**Do this**
Restate verbatim the lines between the one holding "Reconstruct the object" and the one holding "are in millimetres.", both included, and no others.

**Information supplied**
• • • • •

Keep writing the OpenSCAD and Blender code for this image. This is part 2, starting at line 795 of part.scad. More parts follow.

• • • • •

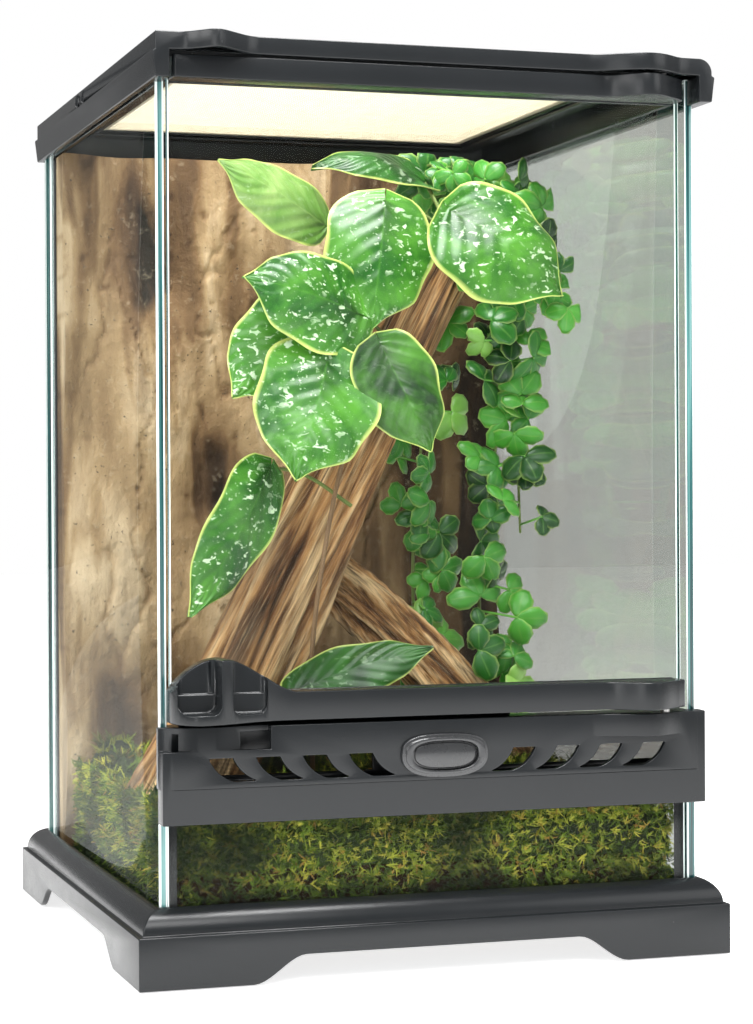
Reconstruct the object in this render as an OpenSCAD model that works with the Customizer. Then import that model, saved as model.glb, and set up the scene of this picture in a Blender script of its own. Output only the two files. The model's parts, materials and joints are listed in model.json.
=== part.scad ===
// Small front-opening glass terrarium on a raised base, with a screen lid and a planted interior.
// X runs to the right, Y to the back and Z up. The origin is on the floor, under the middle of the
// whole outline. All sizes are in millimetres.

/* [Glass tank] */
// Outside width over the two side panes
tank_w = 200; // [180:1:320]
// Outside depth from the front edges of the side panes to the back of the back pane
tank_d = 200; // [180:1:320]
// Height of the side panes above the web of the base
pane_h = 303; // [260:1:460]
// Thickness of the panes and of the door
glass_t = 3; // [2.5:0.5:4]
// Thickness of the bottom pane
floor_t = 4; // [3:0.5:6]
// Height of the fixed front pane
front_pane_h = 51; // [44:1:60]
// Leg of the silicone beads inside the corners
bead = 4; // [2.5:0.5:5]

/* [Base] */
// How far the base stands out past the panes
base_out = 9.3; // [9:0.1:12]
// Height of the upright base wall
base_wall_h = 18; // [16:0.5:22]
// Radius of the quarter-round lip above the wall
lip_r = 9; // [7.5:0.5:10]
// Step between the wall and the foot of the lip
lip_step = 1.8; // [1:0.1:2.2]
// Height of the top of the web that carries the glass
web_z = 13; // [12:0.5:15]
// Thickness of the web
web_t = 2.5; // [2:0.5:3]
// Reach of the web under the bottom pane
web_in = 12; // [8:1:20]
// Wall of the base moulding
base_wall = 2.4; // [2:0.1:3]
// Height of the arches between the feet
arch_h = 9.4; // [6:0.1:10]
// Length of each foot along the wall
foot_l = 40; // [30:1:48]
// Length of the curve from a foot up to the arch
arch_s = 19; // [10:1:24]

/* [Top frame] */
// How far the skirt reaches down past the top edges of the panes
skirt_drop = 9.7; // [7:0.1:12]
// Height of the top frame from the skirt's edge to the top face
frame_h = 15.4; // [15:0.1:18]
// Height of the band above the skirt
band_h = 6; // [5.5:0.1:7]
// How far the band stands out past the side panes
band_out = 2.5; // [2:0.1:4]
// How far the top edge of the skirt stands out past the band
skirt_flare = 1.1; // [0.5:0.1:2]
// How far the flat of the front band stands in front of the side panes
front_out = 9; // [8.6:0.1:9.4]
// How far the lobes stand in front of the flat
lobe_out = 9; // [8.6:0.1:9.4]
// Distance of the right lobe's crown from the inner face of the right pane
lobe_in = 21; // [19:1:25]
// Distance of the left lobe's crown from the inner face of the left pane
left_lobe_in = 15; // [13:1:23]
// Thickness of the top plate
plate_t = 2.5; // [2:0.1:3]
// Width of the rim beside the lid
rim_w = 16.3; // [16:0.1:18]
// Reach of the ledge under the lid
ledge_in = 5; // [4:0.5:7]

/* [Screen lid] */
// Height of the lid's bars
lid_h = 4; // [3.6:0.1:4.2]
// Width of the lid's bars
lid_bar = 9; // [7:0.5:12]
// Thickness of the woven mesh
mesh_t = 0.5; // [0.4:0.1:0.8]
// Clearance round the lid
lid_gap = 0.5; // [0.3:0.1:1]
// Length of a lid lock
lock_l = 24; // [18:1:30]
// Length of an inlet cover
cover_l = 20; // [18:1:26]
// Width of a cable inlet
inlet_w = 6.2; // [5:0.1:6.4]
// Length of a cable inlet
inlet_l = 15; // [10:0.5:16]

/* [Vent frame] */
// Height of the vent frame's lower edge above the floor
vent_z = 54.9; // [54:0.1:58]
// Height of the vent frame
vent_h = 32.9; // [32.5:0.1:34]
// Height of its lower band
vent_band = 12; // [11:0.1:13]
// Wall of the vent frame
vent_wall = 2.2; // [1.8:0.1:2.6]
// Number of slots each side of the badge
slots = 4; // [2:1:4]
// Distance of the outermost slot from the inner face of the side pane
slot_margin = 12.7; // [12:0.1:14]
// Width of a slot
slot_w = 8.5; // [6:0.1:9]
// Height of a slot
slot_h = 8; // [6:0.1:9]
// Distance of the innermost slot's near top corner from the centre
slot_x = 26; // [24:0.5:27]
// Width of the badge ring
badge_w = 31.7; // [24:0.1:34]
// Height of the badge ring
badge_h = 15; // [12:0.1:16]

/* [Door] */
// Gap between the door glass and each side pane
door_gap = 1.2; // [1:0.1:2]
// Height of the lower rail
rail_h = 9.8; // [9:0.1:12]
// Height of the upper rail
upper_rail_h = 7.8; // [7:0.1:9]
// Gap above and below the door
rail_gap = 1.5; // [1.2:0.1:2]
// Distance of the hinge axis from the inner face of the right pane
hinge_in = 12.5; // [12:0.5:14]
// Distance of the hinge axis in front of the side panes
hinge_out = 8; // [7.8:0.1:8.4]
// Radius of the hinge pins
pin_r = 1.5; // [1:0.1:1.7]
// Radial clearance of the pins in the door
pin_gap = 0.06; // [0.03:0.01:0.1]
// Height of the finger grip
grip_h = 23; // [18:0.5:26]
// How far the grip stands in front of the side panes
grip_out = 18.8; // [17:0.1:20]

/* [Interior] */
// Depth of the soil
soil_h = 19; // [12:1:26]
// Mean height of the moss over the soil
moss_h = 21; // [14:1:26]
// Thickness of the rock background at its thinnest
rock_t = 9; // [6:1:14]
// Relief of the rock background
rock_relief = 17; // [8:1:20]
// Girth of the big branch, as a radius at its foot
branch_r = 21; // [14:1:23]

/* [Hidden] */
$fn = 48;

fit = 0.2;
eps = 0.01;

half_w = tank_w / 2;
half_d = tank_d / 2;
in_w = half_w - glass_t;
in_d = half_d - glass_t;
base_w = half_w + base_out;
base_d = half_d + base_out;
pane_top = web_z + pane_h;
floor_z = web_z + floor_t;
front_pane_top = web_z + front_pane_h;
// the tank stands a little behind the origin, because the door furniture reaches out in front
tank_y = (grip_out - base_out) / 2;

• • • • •

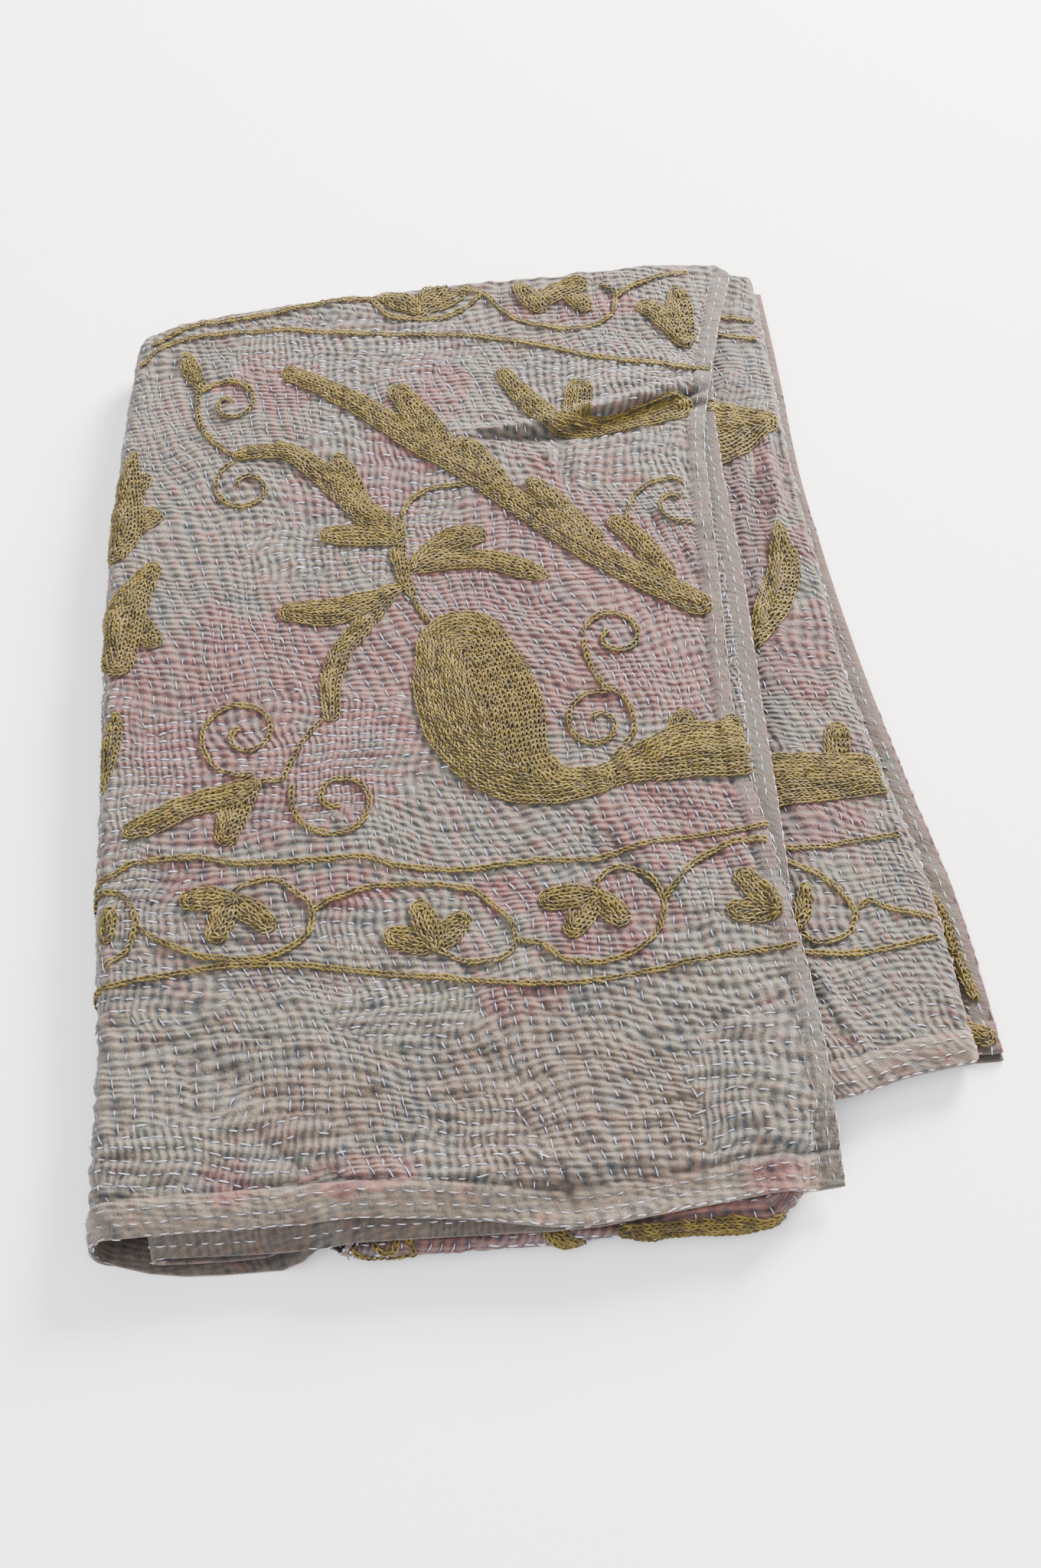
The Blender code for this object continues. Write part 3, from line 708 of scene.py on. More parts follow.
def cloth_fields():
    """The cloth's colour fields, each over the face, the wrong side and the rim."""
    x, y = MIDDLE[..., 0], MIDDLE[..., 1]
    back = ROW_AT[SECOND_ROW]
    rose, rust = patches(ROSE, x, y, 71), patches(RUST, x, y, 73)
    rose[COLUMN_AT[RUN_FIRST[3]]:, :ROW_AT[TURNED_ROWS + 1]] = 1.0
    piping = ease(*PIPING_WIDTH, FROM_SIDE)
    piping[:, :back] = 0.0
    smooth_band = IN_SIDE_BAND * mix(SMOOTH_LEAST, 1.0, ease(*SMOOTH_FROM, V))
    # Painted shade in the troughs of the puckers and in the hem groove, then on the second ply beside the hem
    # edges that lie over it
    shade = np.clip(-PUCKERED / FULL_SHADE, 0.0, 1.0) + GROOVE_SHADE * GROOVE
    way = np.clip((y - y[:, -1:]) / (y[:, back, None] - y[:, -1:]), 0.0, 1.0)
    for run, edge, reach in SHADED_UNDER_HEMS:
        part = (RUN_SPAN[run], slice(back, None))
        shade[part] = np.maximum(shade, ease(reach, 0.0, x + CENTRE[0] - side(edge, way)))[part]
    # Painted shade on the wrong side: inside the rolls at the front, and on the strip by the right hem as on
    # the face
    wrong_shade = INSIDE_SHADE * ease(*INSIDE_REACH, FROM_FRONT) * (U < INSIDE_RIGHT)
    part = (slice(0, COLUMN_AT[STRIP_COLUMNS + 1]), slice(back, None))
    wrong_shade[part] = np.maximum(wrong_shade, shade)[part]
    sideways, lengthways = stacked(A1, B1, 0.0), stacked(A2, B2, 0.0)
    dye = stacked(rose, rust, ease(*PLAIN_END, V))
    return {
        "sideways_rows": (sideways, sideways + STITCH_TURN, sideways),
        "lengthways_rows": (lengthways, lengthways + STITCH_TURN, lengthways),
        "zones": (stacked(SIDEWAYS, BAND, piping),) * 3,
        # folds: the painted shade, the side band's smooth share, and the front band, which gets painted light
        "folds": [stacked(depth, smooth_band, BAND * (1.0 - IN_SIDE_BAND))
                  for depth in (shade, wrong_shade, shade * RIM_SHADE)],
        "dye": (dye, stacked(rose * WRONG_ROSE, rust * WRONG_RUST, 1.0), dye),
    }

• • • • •

**Solution for this problem**
Reconstruct the object in this render as an OpenSCAD model that works with the Customizer. Then import that model, saved as model.glb, and set up the scene of this picture in a Blender script of its own. Output only the two files. The model's parts, materials and joints are listed in model.json.
=== part.scad ===
// Small front-opening glass terrarium on a raised base, with a screen lid and a planted interior.
// X runs to the right, Y to the back and Z up. The origin is on the floor, under the middle of the
// whole outline. All sizes are in millimetres.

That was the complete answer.